Credit unions are special because they offer an alternative financial services experience to traditional banking institutions and might offer you the services you need to utilize those savings once you reach your goal. While you might be familiar with many of the benefits of credit unions over banks, none is more powerful than the lower rates (on average) one receives on financial products like mortgages and car loans. According to data provided by SNL to the National Credit Union Association, the biggest difference in rates between banks and credit unions shows up in car loans, both new and used. As a result, once you save enough money in your credit union savings account for a down payment on a car, you will be already be familiar with the level of service. While credit unions still have a ways to go in offering new financial products, such as a student refinanced loan, some regional banks and private companies like CommonBond (to reduce graduate school loan payments) and SoFi (to reduce undergrad and graduate loan payments) are filling in the gap to help consumers save thousands of dollars.

Nonetheless, history has played a huge role as to why these credit unions offer a differentiated experience to traditional banks. Originally, President Roosevelt's 1934 Federal Credit Union Act created a system to make credit available and promote thrift through a national system of nonprofit, cooperative credit unions. Over time, credit unions have expanded their service offerings to ensure that they can meet the basic financial demands of a growing clientele. Earlier this year, credit union membership surpassed the 100 million-member mark, a significant milestone for any system and an even greater feat for a system that is picking up the slack of traditional banks, as purported in The Guardian.

Similar to large banks, many credit unions offer you the ability to deposit checks right on your mobile devices. If you receive your regular income or extra money via check, then you will be able to deposit these funds into your savings account very easily. The list of credit unions with mobile check deposit is expanding too, and you can search for a local credit union to find out if they have the perks you need to make the leap. In order to make an informed decision on the right credit union for you, make sure that it actually offers you savings, simplicity, and service -- three pillars of any financial service. Many credit unions tout great service, but call and check out their online platform to see if it exceeds your needs.

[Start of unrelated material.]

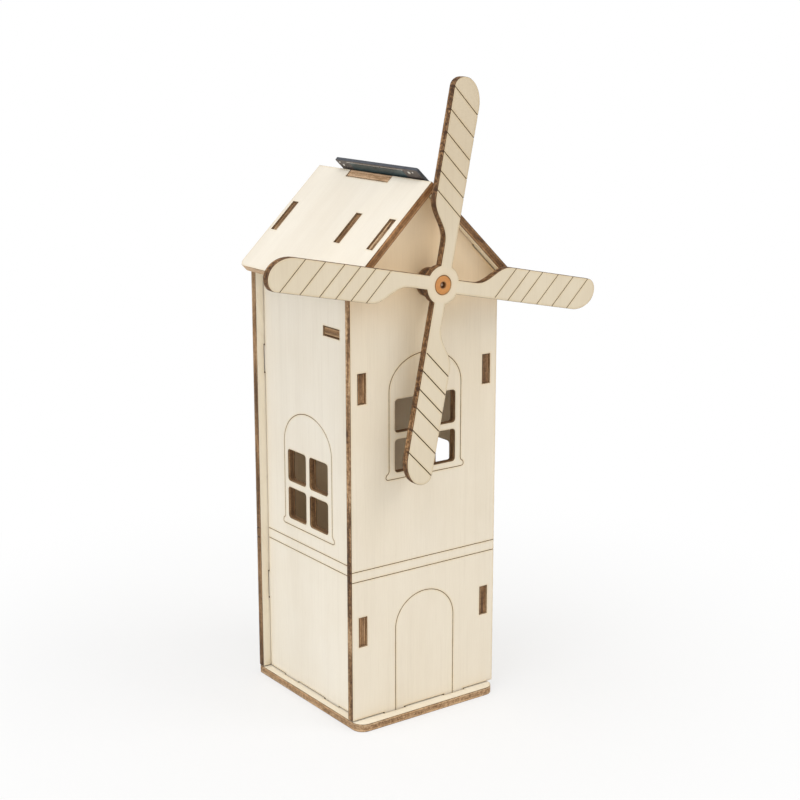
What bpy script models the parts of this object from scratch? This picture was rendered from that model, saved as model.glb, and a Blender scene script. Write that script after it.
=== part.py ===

Once you chose your credit union, or even if you already have one, commit to automatically depositing money into a credit union savings account from your paycheck if your employer offers direct deposit. If there is no salaried direct deposit or you get paid hourly, commit to writing yourself a check to your credit union savings account every month. In order to hold yourself accountable, ask a trusted friend to check in with you to see if you are making progress toward your savings goal. A good savings amount to strive for in this separate account is $3,000, and whether you use the money for a down payment or some trip in the future, it will be yours for the taking.

So, join a credit union and open up a savings account separate from your checking account at another financial institution. Remember that many credit unions have membership requirements, but even these eligibility restrictions started loosening five years ago. If you already have a credit union account, explore ways to increase your savings amount and reap the benefits of what credit unions have to offer.